▸ **Your task**: Write out, word for word, the first line of the data below and every line after it through the one containing "from mathutils import Matrix".

— START —

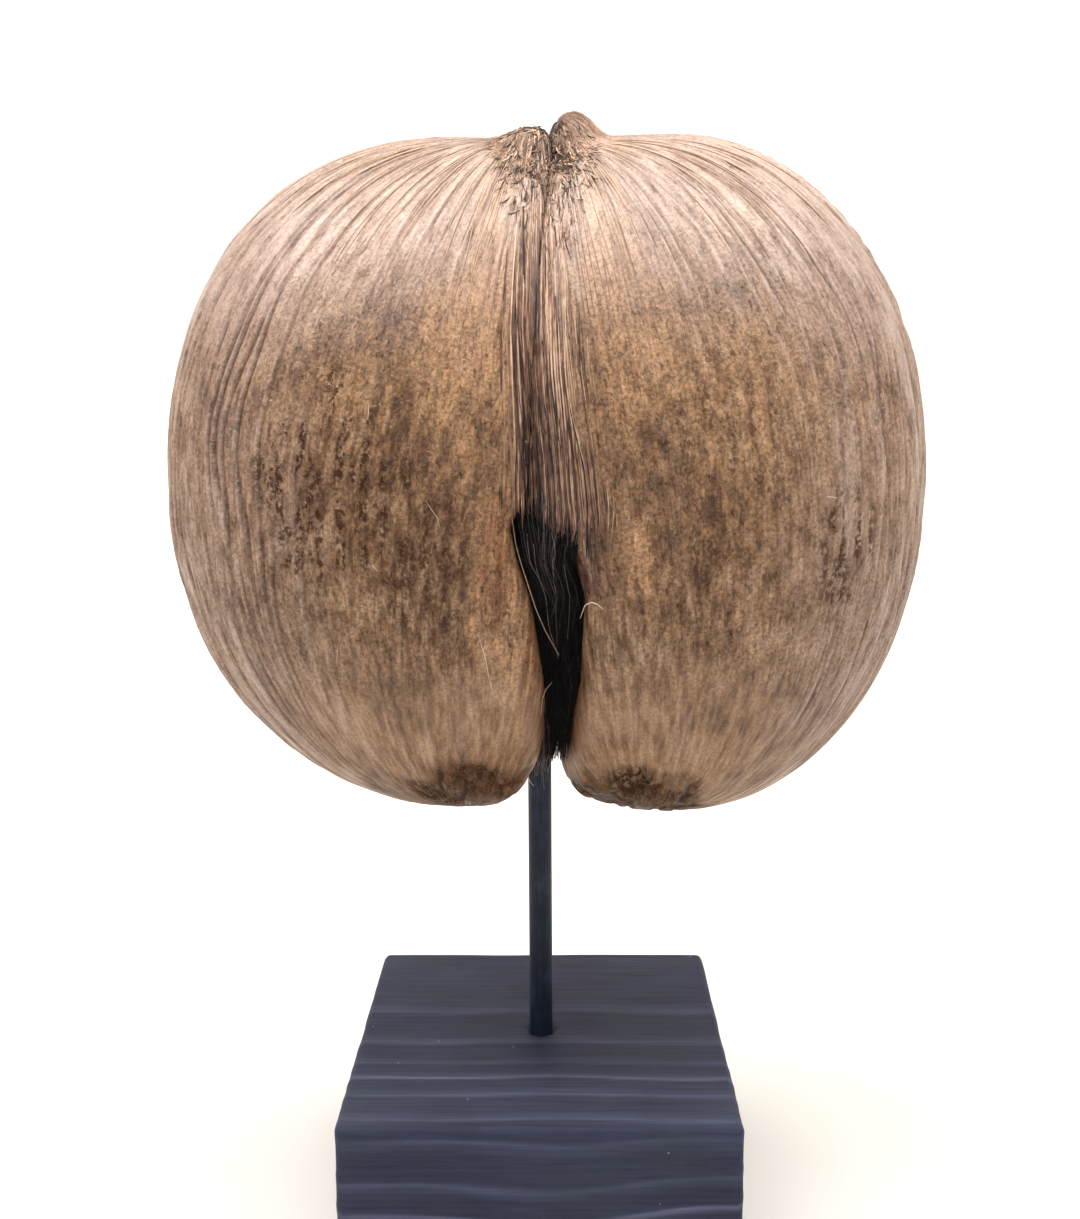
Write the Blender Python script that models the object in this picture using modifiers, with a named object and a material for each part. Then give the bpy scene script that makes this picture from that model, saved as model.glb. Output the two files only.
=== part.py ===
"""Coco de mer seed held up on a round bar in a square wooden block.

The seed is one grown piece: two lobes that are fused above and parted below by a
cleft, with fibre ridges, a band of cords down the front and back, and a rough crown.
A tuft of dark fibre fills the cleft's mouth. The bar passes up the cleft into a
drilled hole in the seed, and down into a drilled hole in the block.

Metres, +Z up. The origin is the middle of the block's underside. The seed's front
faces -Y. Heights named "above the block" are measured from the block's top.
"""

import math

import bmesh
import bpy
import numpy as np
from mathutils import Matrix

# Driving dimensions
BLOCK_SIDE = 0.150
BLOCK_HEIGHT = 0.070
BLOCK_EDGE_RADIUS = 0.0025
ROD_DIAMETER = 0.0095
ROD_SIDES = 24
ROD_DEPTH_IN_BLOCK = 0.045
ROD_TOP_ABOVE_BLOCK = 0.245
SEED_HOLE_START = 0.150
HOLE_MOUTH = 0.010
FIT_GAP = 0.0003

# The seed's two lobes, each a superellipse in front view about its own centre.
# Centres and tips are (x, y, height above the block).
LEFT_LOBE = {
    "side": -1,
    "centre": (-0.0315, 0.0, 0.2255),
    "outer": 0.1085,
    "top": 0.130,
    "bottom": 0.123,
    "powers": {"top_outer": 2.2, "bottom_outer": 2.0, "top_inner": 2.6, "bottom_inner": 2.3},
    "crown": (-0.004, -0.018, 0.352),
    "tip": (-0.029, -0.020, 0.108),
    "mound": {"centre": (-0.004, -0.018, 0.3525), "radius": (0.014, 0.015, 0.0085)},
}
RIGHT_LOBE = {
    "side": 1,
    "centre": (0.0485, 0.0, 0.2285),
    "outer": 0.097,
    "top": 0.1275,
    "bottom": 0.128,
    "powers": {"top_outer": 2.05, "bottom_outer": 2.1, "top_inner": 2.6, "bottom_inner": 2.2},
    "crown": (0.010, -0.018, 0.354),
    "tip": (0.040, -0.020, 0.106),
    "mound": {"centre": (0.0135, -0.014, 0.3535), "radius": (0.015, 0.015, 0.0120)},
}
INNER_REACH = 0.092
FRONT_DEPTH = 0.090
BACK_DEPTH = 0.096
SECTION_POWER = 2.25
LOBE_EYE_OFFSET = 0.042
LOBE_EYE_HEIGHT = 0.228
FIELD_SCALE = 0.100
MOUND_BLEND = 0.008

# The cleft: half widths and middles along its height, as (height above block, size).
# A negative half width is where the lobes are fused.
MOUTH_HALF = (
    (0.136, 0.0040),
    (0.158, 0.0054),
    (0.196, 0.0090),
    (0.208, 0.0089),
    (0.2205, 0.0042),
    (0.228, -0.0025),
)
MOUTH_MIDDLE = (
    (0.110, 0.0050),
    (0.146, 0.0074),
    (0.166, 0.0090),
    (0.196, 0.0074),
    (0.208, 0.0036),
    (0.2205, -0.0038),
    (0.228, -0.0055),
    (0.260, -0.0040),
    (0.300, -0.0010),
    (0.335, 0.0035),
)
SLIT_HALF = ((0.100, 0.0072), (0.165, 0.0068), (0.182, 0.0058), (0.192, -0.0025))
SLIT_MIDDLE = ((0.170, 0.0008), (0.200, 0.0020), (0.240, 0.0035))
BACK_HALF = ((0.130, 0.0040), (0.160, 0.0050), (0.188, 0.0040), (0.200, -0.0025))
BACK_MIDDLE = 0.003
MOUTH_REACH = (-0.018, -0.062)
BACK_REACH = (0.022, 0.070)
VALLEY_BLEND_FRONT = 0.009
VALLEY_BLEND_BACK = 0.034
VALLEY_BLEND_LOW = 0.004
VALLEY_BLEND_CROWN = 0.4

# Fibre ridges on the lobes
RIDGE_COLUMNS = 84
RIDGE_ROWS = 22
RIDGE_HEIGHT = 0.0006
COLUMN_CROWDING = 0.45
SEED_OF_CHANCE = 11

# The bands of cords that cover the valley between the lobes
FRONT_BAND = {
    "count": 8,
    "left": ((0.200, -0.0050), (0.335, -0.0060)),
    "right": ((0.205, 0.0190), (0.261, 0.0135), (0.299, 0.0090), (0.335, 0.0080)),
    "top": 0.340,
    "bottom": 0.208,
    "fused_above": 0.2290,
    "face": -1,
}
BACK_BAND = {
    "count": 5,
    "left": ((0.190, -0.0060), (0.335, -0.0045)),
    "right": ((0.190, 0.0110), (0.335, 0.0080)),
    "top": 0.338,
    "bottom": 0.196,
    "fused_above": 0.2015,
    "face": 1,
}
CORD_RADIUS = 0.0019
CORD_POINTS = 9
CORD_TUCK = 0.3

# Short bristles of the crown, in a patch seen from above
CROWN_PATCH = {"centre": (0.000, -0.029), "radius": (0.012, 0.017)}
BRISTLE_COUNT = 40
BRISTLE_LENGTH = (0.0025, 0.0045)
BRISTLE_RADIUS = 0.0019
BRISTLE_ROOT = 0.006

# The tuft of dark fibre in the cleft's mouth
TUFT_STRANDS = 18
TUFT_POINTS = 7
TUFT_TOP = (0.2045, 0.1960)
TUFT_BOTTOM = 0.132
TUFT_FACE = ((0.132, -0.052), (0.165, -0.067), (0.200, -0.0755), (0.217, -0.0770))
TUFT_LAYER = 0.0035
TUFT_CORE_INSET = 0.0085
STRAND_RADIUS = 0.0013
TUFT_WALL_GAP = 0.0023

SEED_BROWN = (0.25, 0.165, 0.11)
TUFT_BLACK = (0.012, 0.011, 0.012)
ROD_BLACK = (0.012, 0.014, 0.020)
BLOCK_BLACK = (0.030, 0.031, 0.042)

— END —

▸ **Problem solution**:
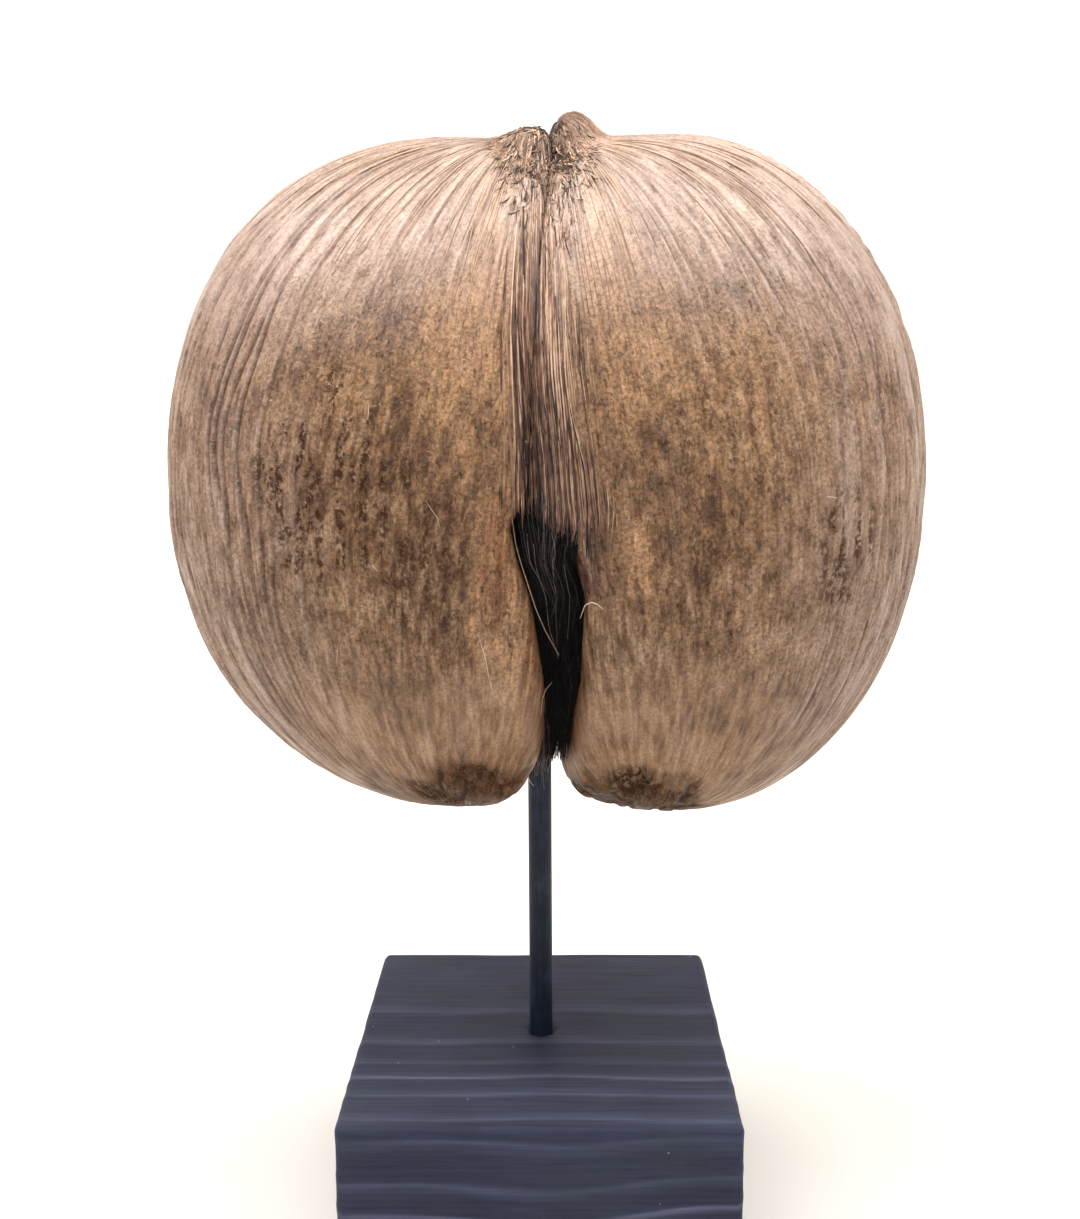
Write the Blender Python script that models the object in this picture using modifiers, with a named object and a material for each part. Then give the bpy scene script that makes this picture from that model, saved as model.glb. Output the two files only.
=== part.py ===
"""Coco de mer seed held up on a round bar in a square wooden block.

The seed is one grown piece: two lobes that are fused above and parted below by a
cleft, with fibre ridges, a band of cords down the front and back, and a rough crown.
A tuft of dark fibre fills the cleft's mouth. The bar passes up the cleft into a
drilled hole in the seed, and down into a drilled hole in the block.

Metres, +Z up. The origin is the middle of the block's underside. The seed's front
faces -Y. Heights named "above the block" are measured from the block's top.
"""

import math

import bmesh
import bpy
import numpy as np
from mathutils import Matrix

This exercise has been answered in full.